The irony is that artists like Refik Anadol, Mario Klingemann, and Sougwen Chung have already gained institutional recognition and market traction with AI-assisted work. Museums are hosting AI art exhibitions. Auction houses are selling AI-generated pieces. But the commercial gallery sector — the ecosystem that traditionally bridges emerging practices and mainstream acceptance — is sitting this one out. That's not caution. That's a bet that AI art won't matter in five years, or that if it does, someone else will have figured out how to monetize it.

The survey also highlights a deeper tension about what galleries are actually selling. The art market has always traded on the myth of the singular artistic vision — the idea that a work's value derives from the irreplaceable hand and mind of the creator. AI art, by design, complicates that myth. If a neural network trained on millions of images produces a work, who is the creator? The person who wrote the prompt? The engineers who built the model? The thousands of artists whose work trained the algorithm? Questions of authorship and attribution are already causing legal headaches in other industries, and galleries would rather not import that chaos into a market that depends on clear provenance and ownership.

But the refusal to engage with AI as a legitimate medium also reveals something about the gallery world's broader cultural conservatism. This is an industry that prides itself on being at the vanguard of contemporary culture, yet when faced with a technology that could fundamentally reshape how images are made, it defaults to gatekeeping. The 9% who consider AI art legitimate are outliers, not early adopters.
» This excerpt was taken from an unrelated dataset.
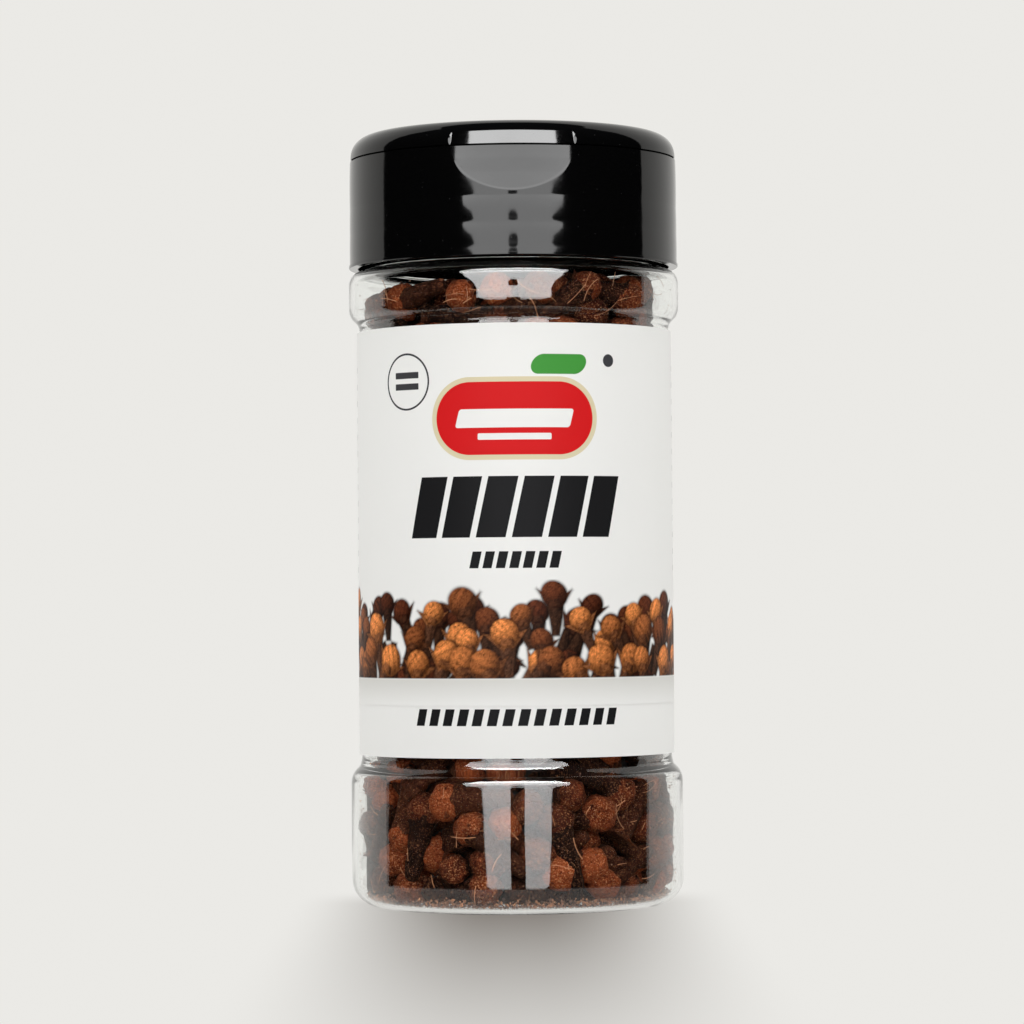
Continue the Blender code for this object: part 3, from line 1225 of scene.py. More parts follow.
@dataclass
class Cap:
    """The black cap: a banded skirt with thumb scoops, two flaps and the bar between them."""

    top_radius: float = 0.02365
    foot_radius: float = 0.02376
    rim_radius: float = 0.02386
    wall: float = 0.0013
    bottom: float = 0.0921
    height: float = 0.1115
    seam: float = 0.10760
    seam_gap: float = 0.00013
    deck: float = 0.00125
    lid_round: float = 0.0032
    crown_radius: float = 0.0125
    crown_rise: float = 0.0003
    crown_round: float = 0.0012
    bar_half_width: float = 0.0036
    bar_inset: float = 0.0001
    bar_sink: float = 0.0004
    crease_heights: tuple[float, ...] = (0.10055, 0.09686, 0.09346)
    usual_band: float = 0.0037
    band_bulge: float = 0.000022
    most_bulge: float = 2.2
    scoop_half_width: float = 0.00875
    scoop_height: float = 0.0064
    scoop_depth: float = 0.00020
    scoop_step: float = 0.000014
    scoop_edge: float = 0.00012
    scoop_fade: float = 0.30
    lip_half_width: float = 0.0089
    lip_height: float = 0.00208
    lip_inset: float = 0.00003
    lip_slope: float = 0.20
    lip_edge: float = 0.00022
    deck_edge: float = 0.0012
    seam_edge: float = 0.00012
    fine_row: float = 0.00012
    fine_depth: float = 0.0074
    coarse_row: float = 0.0003
    coarse_from: float = 0.0076
    skirt_end: float = 0.00044
    rim_top: float = 0.0004
    rim_round: float = 0.0001
    sharp_angle: float = 28.0
    fine_step: float = math.radians(0.3)
    coarse_step: float = math.radians(2.4)
    fine_reach: float = math.radians(27)

    def build(self, finish: BlackPlastic) -> list[bpy.types.Object]:
        """Builds the skirt with its bar, and both flaps, in place of their solids.

        Args:
            finish: The plastic.

        Returns:
            The pieces.
        """
        material = finish.make()
        skirt = add_piece("cap_skirt", self._skirt(), material)
        bar = add_piece("cap_bar", self._lid_part("cap_bar", LidPart.BAR), material)
        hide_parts("cap")
        front_mesh = self._lid_part("lid_front", LidPart.FRONT)
        front = add_piece("lid_front", front_mesh, material)
        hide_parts("flap_front")
        back_mesh = self._lid_part("lid_back", LidPart.BACK)
        back = add_piece("lid_back", back_mesh, material)
        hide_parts("flap_back")
        return [skirt, bar, front, back]

    def _azimuths(self) -> list[float]:
        """Spaces azimuths round the cap, close together at the front and back scoops.

        Returns:
            The azimuths, from the front.
        """
        angles = []
        angle = 0.0
        while angle < math.tau - TINY:
            angles.append(angle)
            off_front = min(angle, math.tau - angle)
            off_back = abs(angle - math.pi)
            fine = min(off_front, off_back) < self.fine_reach
            angle += self.fine_step if fine else self.coarse_step
        return angles

    def _skirt_radius(self, height: float) -> float:
        """Works out the skirt, which bulges a little between its creases.

        Args:
            height: Where to measure.

        Returns:
            Its outer radius.
        """
        share = (height - self.bottom) / (self.seam - self.bottom)
        base = self.foot_radius + (self.top_radius - self.foot_radius) * share
        levels = (self.seam, *self.crease_heights, self.bottom)
        for high, low in zip(levels, levels[1:]):
            if low <= height <= high:
                middle = (2 * height - high - low) / (high - low)
                scale = min(((high - low) / self.usual_band) ** 2, self.most_bulge)
                return base + self.band_bulge * (scale * (1 - middle**2) - 1)
        return base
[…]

The 28% who see it as destabilizing aren't wrong, but their response is to reject the disruption rather than adapt to it.

The survey's findings also connect to a larger pattern in how cultural industries are responding to AI. Hollywood is experimenting with AI for production workflows while keeping it out of creative decision-making. Music labels are using AI for A&R research but not for songwriting. Publishing houses are deploying AI for editing and marketing but not for manuscript generation. Across the board, the strategy is the same: adopt AI where it enhances existing processes, avoid it where it threatens existing power structures.

For galleries, the power structure at risk is the artist-dealer-collector triangle that has defined the commercial art world for centuries. AI art doesn't fit neatly into that triangle because it challenges the scarcity model that makes the whole system work. If image generation becomes as easy as typing a sentence, the market for unique, hand-made objects doesn't just shrink — it becomes a fundamentally different category. Some galleries will adapt. Most, according to this survey, would rather wait it out.

The question the survey doesn't answer is what happens when the 9% who are engaging with AI art start outperforming the 91% who aren't. If AI-assisted artists develop new aesthetics that collectors want, if museums continue to validate the medium, if a younger generation of buyers grows up seeing AI as just another tool in the creative toolkit — then the galleries that rejected it early will be playing catch-up in a market they helped create. That's the real risk the survey reveals: not that AI art will destabilize the market, but that the market will destabilize itself by refusing to evolve.